Maccaccaccaccacca.
What does any
self-respecting thirty-six-year-old who was given £30 in Amazon Gift Card
vouchers for his birthday spend them on? Special Edition remasters of two of
Paul McCartney’s best 1980s albums Tug of War and Flowers in the Dirt, that’s
what.
You’d think this
many years into the game my interests might deviate, but apparently not; the
man who first bought Flowers in the Dirt on cassette from Wembley Market in his
early teens is buying it again in his mid-(don’t you dare say “late”)-thirties
on a different format; give it another twenty years and I’ll be paying to have
the album implanted into my head.
Yet again, I
prove where my allegiance lies; I didn’t use the vouchers to buy the 50th
Anniversary remaster of Sgt Pepper- even if that was essentially another
Macca-led project; I spent them on his less-celebrated yet often as interesting
solo work.
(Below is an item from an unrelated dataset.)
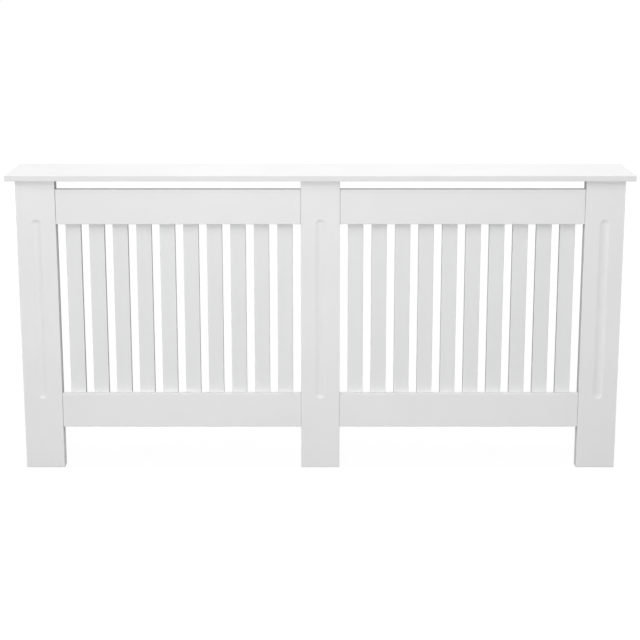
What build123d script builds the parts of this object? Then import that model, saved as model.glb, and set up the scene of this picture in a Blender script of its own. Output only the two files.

A lot of people would sniff at that statement, but only because
they’re comparing the man’s later work with his earlier stuff and judging him
against himself; how many people can say they’ve achieved what he’s done in his
life? So very few - so why can’t we celebrate him for it? There’s no need to be
snobby about it.
I’m currently on
track four of Flowers - the beautiful Distractions, with it’s And I Love
Her-style semitone key change for the classical guitar solo (I’m a musical
nerd) - and it’s like being reunited with an old friend; I haven’t heard it
properly in years, since no longer owning a tape deck. Strangely, I don’t find
myself judging the taste of the thirteen-year-old me; it’s probably more
acceptable for someone of my age to like this sort of thing now. I don’t care;
for me, Macca’s songs are little gifts that keep giving. Thanks Mum for the vouchers (she’ll like that).